_Written task_:
Stop after the line containing "cap_ribs = 150; // [120:10:180]": print each line exactly from the first line of the listing up to that point.

_Given information_:
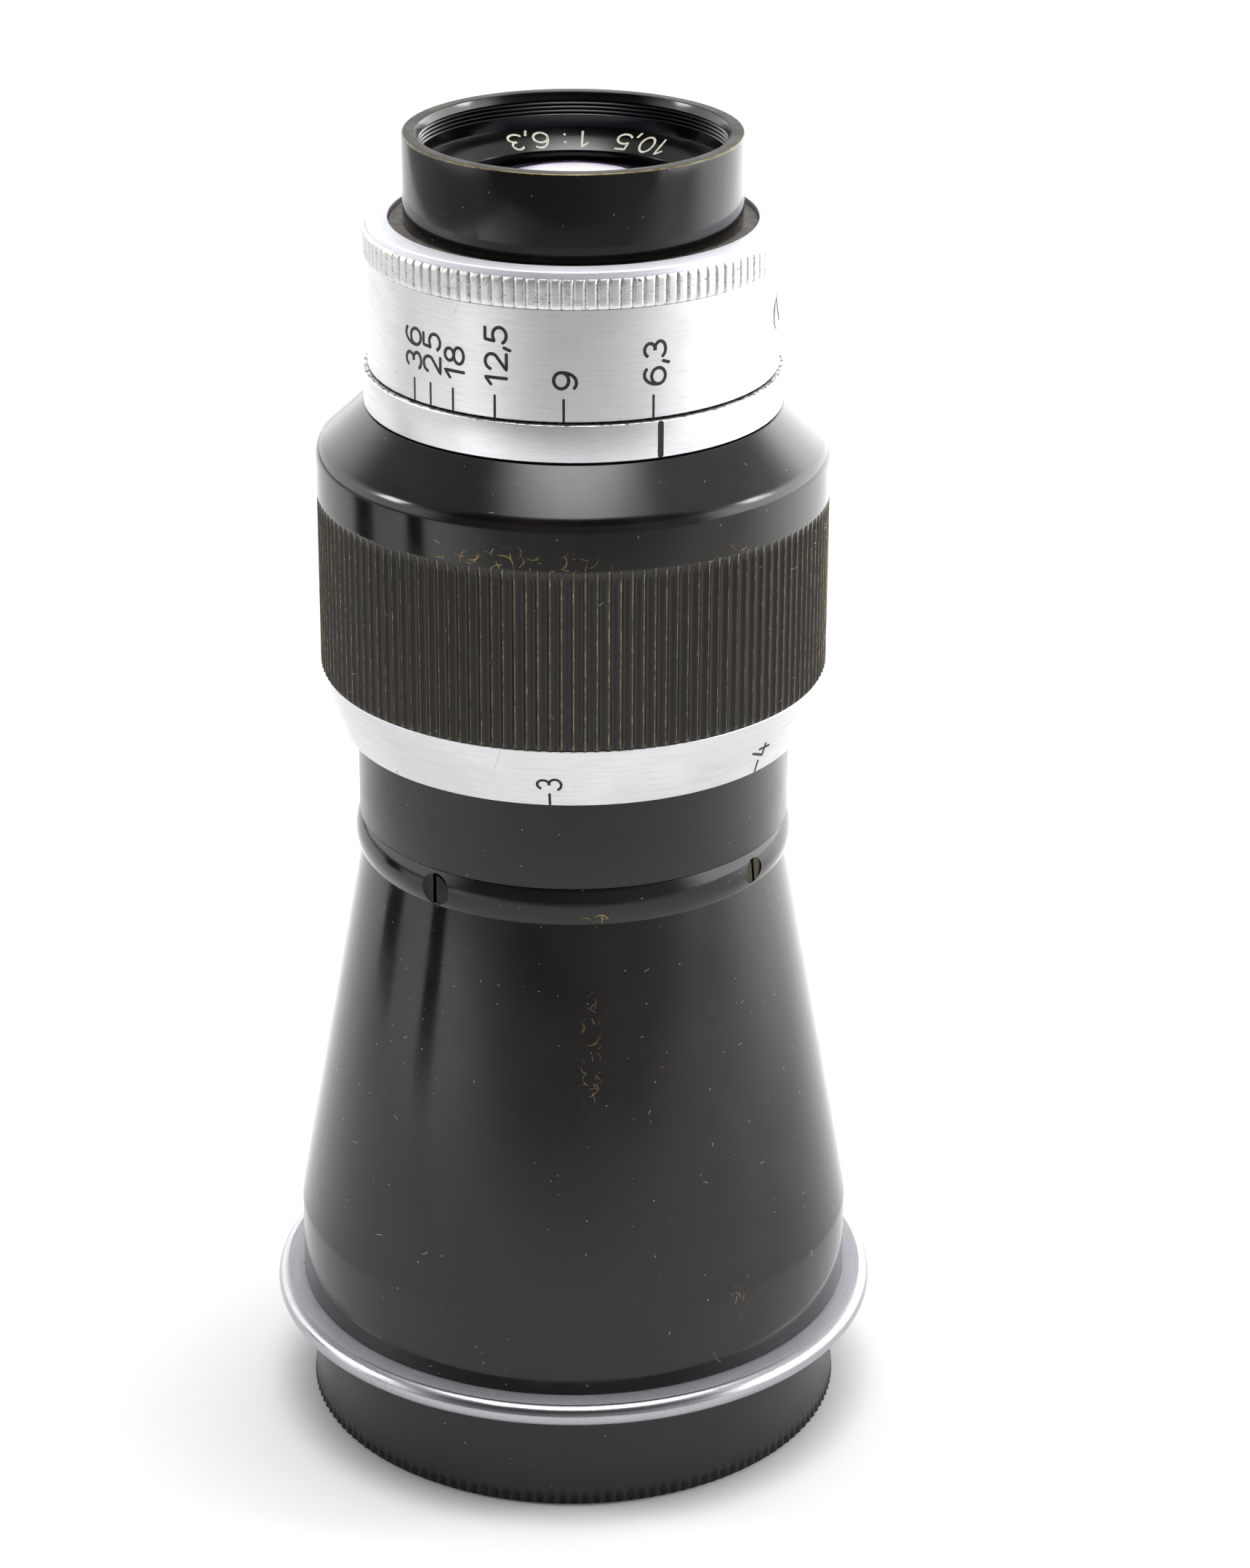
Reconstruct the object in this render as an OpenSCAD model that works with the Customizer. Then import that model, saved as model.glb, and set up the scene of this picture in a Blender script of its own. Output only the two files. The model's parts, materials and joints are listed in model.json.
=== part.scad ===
// Compact long-focus screw-mount camera lens, standing on its rear cap.
// Millimetres. The optical axis is Z, the rear cap rests on z = 0 and the front rim points up.
// Azimuths are measured from the front (-Y), positive towards +X (counter-clockwise from above).

/* [Rear cap] */
// Radius of the cap above its milled edge
cap_r = 21.1; // [20.8:0.1:21.6]
// Height of the cap
cap_h = 8.5; // [8.2:0.1:8.55]
// Thickness of the cap's floor
cap_floor = 0.8; // [0.6:0.1:0.9]
// Height of the milled edge at the bottom
cap_mill_h = 1.7; // [1:0.1:2]
// Ribs around the milled edge
cap_ribs = 150; // [120:10:180]

/* [Camera mount] */
// Height of the camera mounting face
mount_z = 8.57; // [8.56:0.01:8.6]
// Crest radius of the M39 x 26 tpi thread
thread_r = 19.5; // [19.4:0.05:19.5]
// Length of the mounting thread behind the flange
thread_len = 5.8; // [5:0.1:6]
// Outer radius of the chrome flange
flange_r = 24; // [23.5:0.1:24.5]
// Height of the flange's upper face
flange_top_z = 10.4; // [10.3:0.05:10.6]

/* [Tail] */
// Radius of the straight foot of the tail
tail_r = 21.87; // [21.6:0.01:22]
// Height where the foot turns into the cone
tail_foot_z = 17.03; // [16.5:0.01:17.5]
// Radius at the small end of the cone
tail_top_r = 16.5; // [16.4:0.05:16.6]
// Height where the cone meets the bead
bead_low_z = 47.79; // [47.7:0.01:47.9]
// Height of the bead's upper edge
bead_top_z = 50.7; // [50.6:0.01:50.8]
// Largest radius of the bead
bead_r = 16.94; // [16.9:0.01:17.1]
// Outer radius of the neck tube
neck_r = 16.6; // [16.5:0.05:16.6]

/* [Focusing] */
// Travel of the head in one full turn of the focusing sleeve
focus_lead = 6.8; // [6:0.1:7]
// Height of the distance ring's lower edge
dist_low_z = 58; // [57.8:0.05:58.2]
// Radius of the distance ring's lower edge
dist_low_r = 17.7; // [17.5:0.05:17.8]
// Height of the grip's lower edge
grip_low_z = 62.87; // [62.6:0.01:63]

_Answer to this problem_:
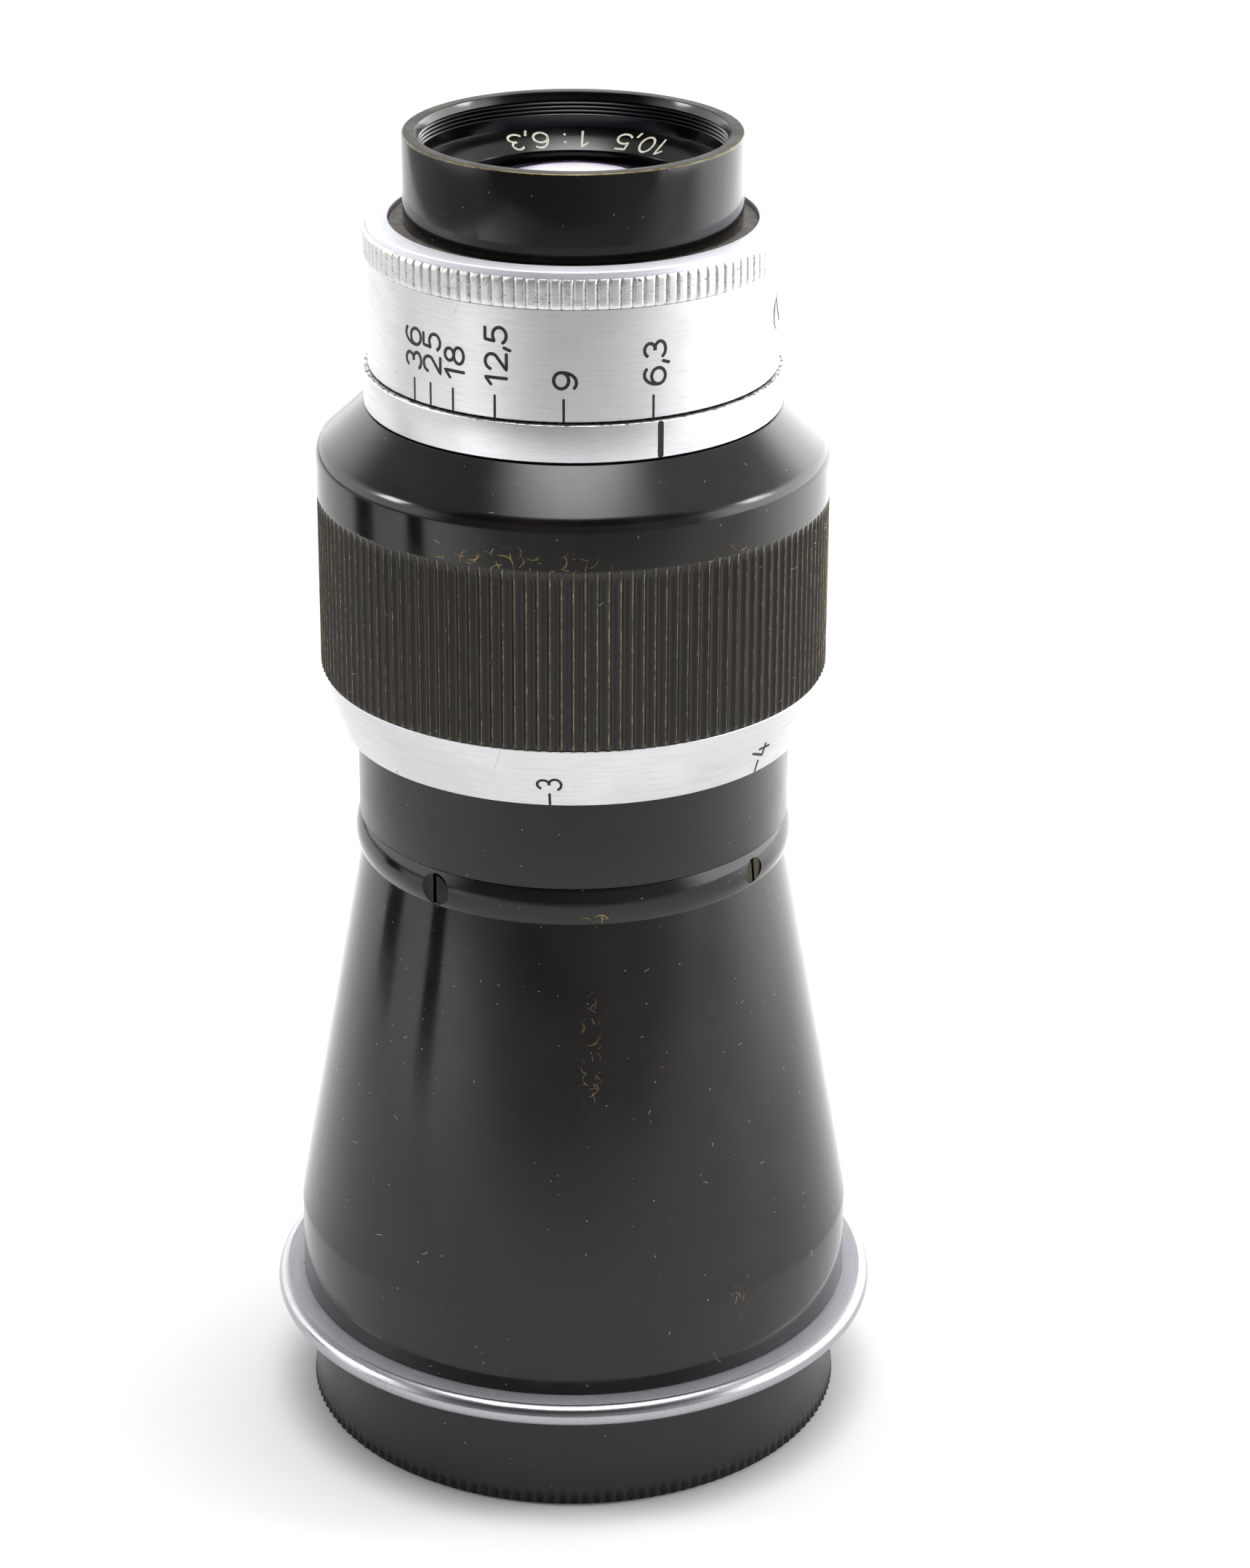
Reconstruct the object in this render as an OpenSCAD model that works with the Customizer. Then import that model, saved as model.glb, and set up the scene of this picture in a Blender script of its own. Output only the two files. The model's parts, materials and joints are listed in model.json.
=== part.scad ===
// Compact long-focus screw-mount camera lens, standing on its rear cap.
// Millimetres. The optical axis is Z, the rear cap rests on z = 0 and the front rim points up.
// Azimuths are measured from the front (-Y), positive towards +X (counter-clockwise from above).

/* [Rear cap] */
// Radius of the cap above its milled edge
cap_r = 21.1; // [20.8:0.1:21.6]
// Height of the cap
cap_h = 8.5; // [8.2:0.1:8.55]
// Thickness of the cap's floor
cap_floor = 0.8; // [0.6:0.1:0.9]
// Height of the milled edge at the bottom
cap_mill_h = 1.7; // [1:0.1:2]
// Ribs around the milled edge
cap_ribs = 150; // [120:10:180]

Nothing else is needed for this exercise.